Когда я жил еще в Одессе, то выставлял для продажи во французском книжном магазине Руссо мои маленькие жанровые картинки и этюды ("Старьевщик", "Ворота" и др.), которые делал пером или маслом по памяти -- метод работы, коренным образом изменившийся впоследствии, когда я стремился рисовать абсолютно все с натуры. Часть рисунков жанрового характера я с трудом продавал двум-трем художественным журналам, едва влачившим свое существование. Помимо участия в одесских журналах ("Маяк", "Пчелка", "Оса", "Будильник" и др.) я в первые годы моей московской жизни стал постоянным сотрудником (2--3 рисунка в год) журнала "Сверчок"*; рисунки мои пером, мокрой тушью и т. д. оплачивались очень скудно. Главный заработок давало мое сотрудничество в московском журнале "Свет и тени", в котором участвовал А. П. Чехов ("Чехонте"). Еще перед моим переездом (из Одессы в Москву) я прочел в газетах публикацию о предстоящем выходе в Москве большого журнала литературы, театра, живописи и музыки под названием "Артист"*, который обещал быть очень интересным и передовым.
Редактором-издателем был Куманин, а финансировал журнал молодой фабрикант Новиков. Главными руководителями литературной и театральной части были профессор Стороженко, а также Веселовский*. Художественным редактором предполагался известный художник (и кажется поэт) граф Соллогуб*. Я послал в редакцию на имя Куманина несколько моих жанрового характера рисунков пером (типы, сценки из театрального мира и т. д.). На это я получил ответ, что "кое-что" подходит для них, но что рисунки "мало закончены" и что-то еще в этом же роде, -- сейчас уж не помню. Конечно, я был огорчен, я не ожидал этого. Но сейчас же, вслед за этим, я получил очень милое, сердечное письмо от графа Соллогуба. Он писал, что Куманин показал ему мои рисунки, от которых он, Соллогуб, пришел в восторг, а когда Куманин рассказал ему, какое письмо он послал мне в ответ, Соллогуб, мол, разругал его: "Вы ровно ничего не понимаете!! Я сейчас же за Вас извинюсь, и мы не только берем все им присланное, но просим и впредь подобное давать, а также будем просить быть художественным редактором "Артиста". Так, совершенно не ожидая того, я стал художественным редактором и стал принимать живое участие в жизни этого журнала. Через много, много лет я встретился с Бальмонтом (кажется, у поэта Юргиса Балтрушайтиса*). Бальмонт печатал ранние свои стихи в "Артисте". Разговорившись с ним про старое, далекое время нашего знакомства, коснулись "Артиста". Отзываясь о нем с большой похвалой, Бальмонт определил значение журнала приблизительно следующими словами: "Артист" был для нас предтечей "Мира искусства".
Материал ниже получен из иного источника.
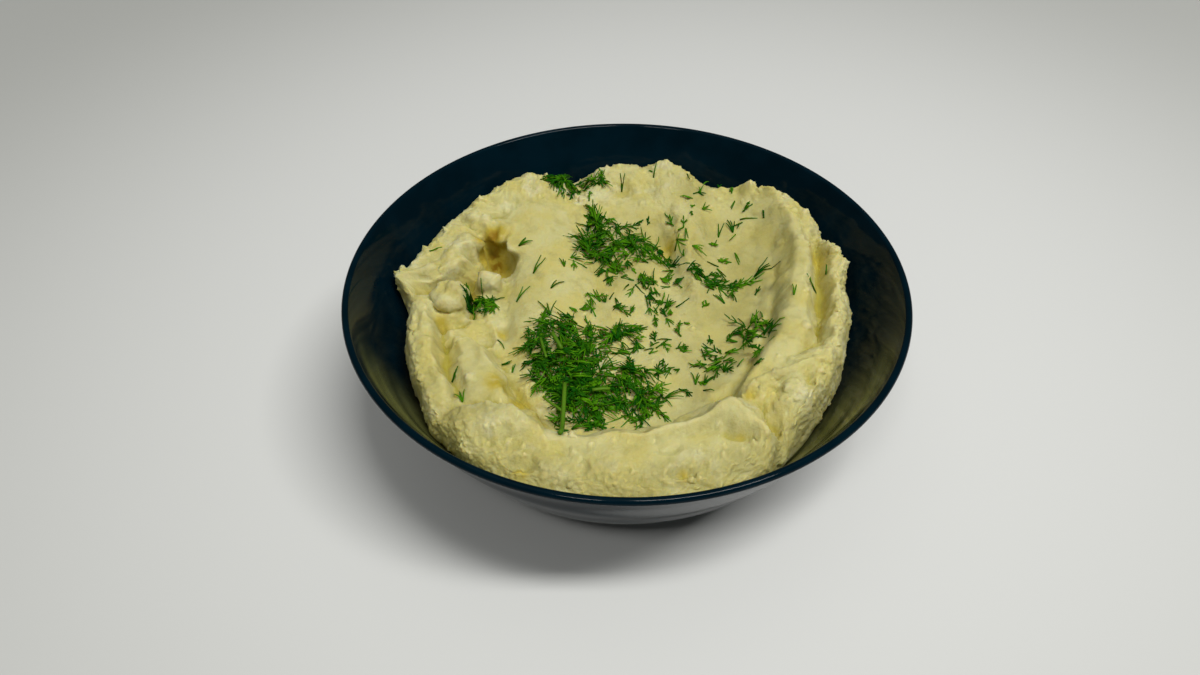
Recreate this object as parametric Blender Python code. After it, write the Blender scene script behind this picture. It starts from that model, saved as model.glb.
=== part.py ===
"""A round glazed bowl, filled with a spooned heap of mashed potato.

Sizes are in millimetres and become metres through MM when a mesh is made.
The bowl stands on z = 0 with its axis on the origin. Angles are in degrees, 0 along +X and 90 along +Y.
The front of the heap faces -Y.
"""
import math
from collections import namedtuple

import bpy
import numpy as np

MM = 0.001

# ---- driving dimensions -------------------------------------------------------------------------------

BOWL_RADIUS = 100.0            # outermost edge of the lip
BOWL_HEIGHT = 70.0
LIP_RADIUS = 1.35              # the lip is a half round of this radius
WALL = 2.6                     # thickness measured level
WALL_BASE_RADIUS = 56.6        # outer wall where it leaves the foot
WALL_BASE_HEIGHT = 4.0
WALL_CURVE = 0.721             # below 1: the wall flares fast at first, then rises
RING_DEPTH = 0.4               # throwing rings on the outer wall
RING_PITCH = 19.5
RING_TOP = 67.0                # height of the highest ring
INSIDE_FLOOR = 8.0             # height of the bowl's floor inside
FLOOR_BLEND = 4.0              # how softly the floor turns up into the wall
FOOT_OUTER = 52.4
FOOT_INNER = 48.2
FOOT_RECESS = 2.6              # how far the underside stands above the table
FOOT_EDGE = 0.5                # small round on the foot's two edges

SEGMENTS = 72                  # round the axis, for the bowl and the heap alike
HEAP_GAP = 0.3                 # between the heap and the bowl

HEAP_FLOOR = 50.0              # general level of the heap's hollow middle
DISH_CURVE = 2.6               # how late the middle rises towards the shoulder
BLEND = 2.0                    # how softly one stroke of the spoon meets the next
SHOULDER_BULGE = 3.0           # how far the heap's side swells beyond its shoulder
TOP_RINGS = 20
SIDE_RINGS = 5
UNDER_RINGS = 7

# ---- the heap's form ----------------------------------------------------------------------------------

# Round the heap: the angle, the radius and height of its shoulder, and where its side meets the bowl.
Station = namedtuple("Station", "angle shoulder height foot")
OUTLINE = (
    Station(-180, 75, 57, 37),
    Station(-165, 77, 58, 36),
    Station(-150, 79, 58, 37),
    Station(-137, 82.5, 57, 44),
    Station(-124, 84, 57, 50),
    Station(-100, 83, 56, 51),
    Station(-80, 84, 56, 51),
    Station(-62, 83, 56, 49),
    Station(-54, 78, 54, 40),
    Station(-45, 77.5, 56, 34),
    Station(-30, 75.5, 57, 33),
    Station(-15, 75.5, 58, 37),
    Station(3, 77.5, 60, 40),
    Station(12, 82, 61, 43),
    Station(35, 82, 62, 46),
    Station(50, 81, 63, 47),
    Station(62, 73, 61, 46),
    Station(78, 75.5, 62, 48),
    Station(93, 75.5, 62, 48),
    Station(105, 70, 59.5, 46),
    Station(120, 77.5, 62, 48),
    Station(140, 77, 62, 46),
    Station(158, 78.5, 60.5, 45),
    Station(171, 83, 59, 45),
    Station(175, 77, 58, 38),
)

# One stroke of the spoon: a path of (x, y, height), the reach to either side of it,
# the fall (or, in a scoop, the rise) at that reach, and the roundness of the section: 2 round, 3 boxy.
Stroke = namedtuple("Stroke", "path reach fall roundness")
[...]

К сожалению, "Артист" не был в настоящем смысле слова отражением нашей художественной жизни, а скорее только театральной и литературной. Литература была превалирующим элементом, и огромный перевес был за писателями. Первое время я мечтал, что удастся создать равновесие -- приходилось бороться за художественно-живописные задачи и интересы. К сожалению, Соллогуб из-за болезни рано покинул редакцию "Артиста", а я, поняв, что вызвать среди литераторов, да еще того времени, серьезный интерес к художественно-живописным задачам почти невозможно, понемногу также отошел от редактирования. Из курьезов этого времени вспоминаю: А. П. Чехов писал для "Артиста" одноактный этюд "Калхас". Куманин, чтобы отметить и почтить появление этого этюда, просил меня сделать к нему иллюстрации. Я сделал рисунок пером, всем понравившийся. Однако оказалось, что я невнимательно прочел сценарий, где было сказано, что суфлер с бородой, а я нарисовал его бритым... Мне рассказывали, что когда Чехов увидал мой рисунок, он тут же "побрил" суфлера, т. е. вычеркнул из манускрипта слова "с бородой" и поместил суфлера -- "бритым". По этому поводу мы с ним обменялись письмами. Оригинал моего рисунка к "Калхасу", вероятно, находится в Театральном музее* или в семье Куманина или Чехова.